As presented in the Republic, then, democracy leads directly into the savagery of the tyrannical regime. To escape the injustices and violence of that tyranny, Socrates had founded Callipolis, though in doing so he had destroyed all freedom - from the simplest laughter, which may lead to a change in form (388e), to the censorship of poetry and the silencing of the one who sings songs not approved by the city, to the banning of performing multiple tasks in the process of self-rule. It is a regime in which a man like Socrates, who proudly proclaims himself to be a busybody (polu-pragmono, Pl. Ap. 31c), could not live and where he could not go around caring for the souls of the multiple members of the community.
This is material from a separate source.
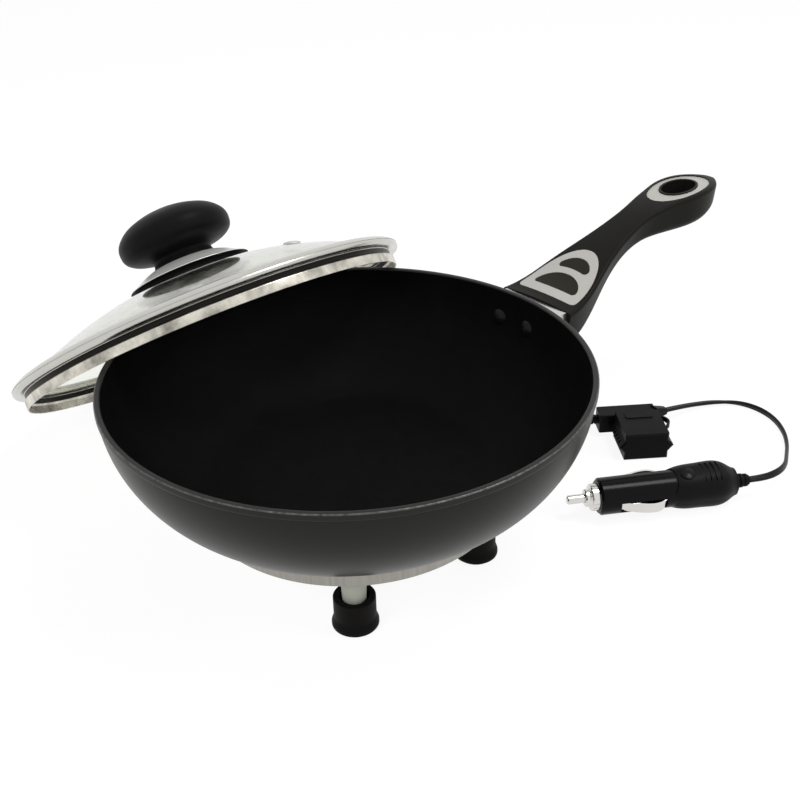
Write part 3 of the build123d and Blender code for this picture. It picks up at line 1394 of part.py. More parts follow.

In the tightly organized Callipolis, Socrates’ attention to the particularity of the individual would violate the principles of the regime founded on conformity. Callipolis protects itself against tyranny through the creation of just the closed society with which Karl Popper, writing his The Open Society and Its Enemies (1962) in the wake of mid-twentieth century fascism, found so much fault.8 In the democratic city of Athens that appears in the Gorgias there is a place for the philosopher Socrates, who offers an alternative defense against tyranny. Here Socrates speaks to individuals privately, in the homes of citizens, in the agora, revising their understanding of power and freedom rather than creating the uniformity of a stultifying and sterile Callipolis. The Socrates of the Gorgias delights in multiplicity and variety; he does not excise diversity from his city. The philosopher-king yields in the Gorgias to the democratic philosopher who engages with and does not stand above the other members of the regime.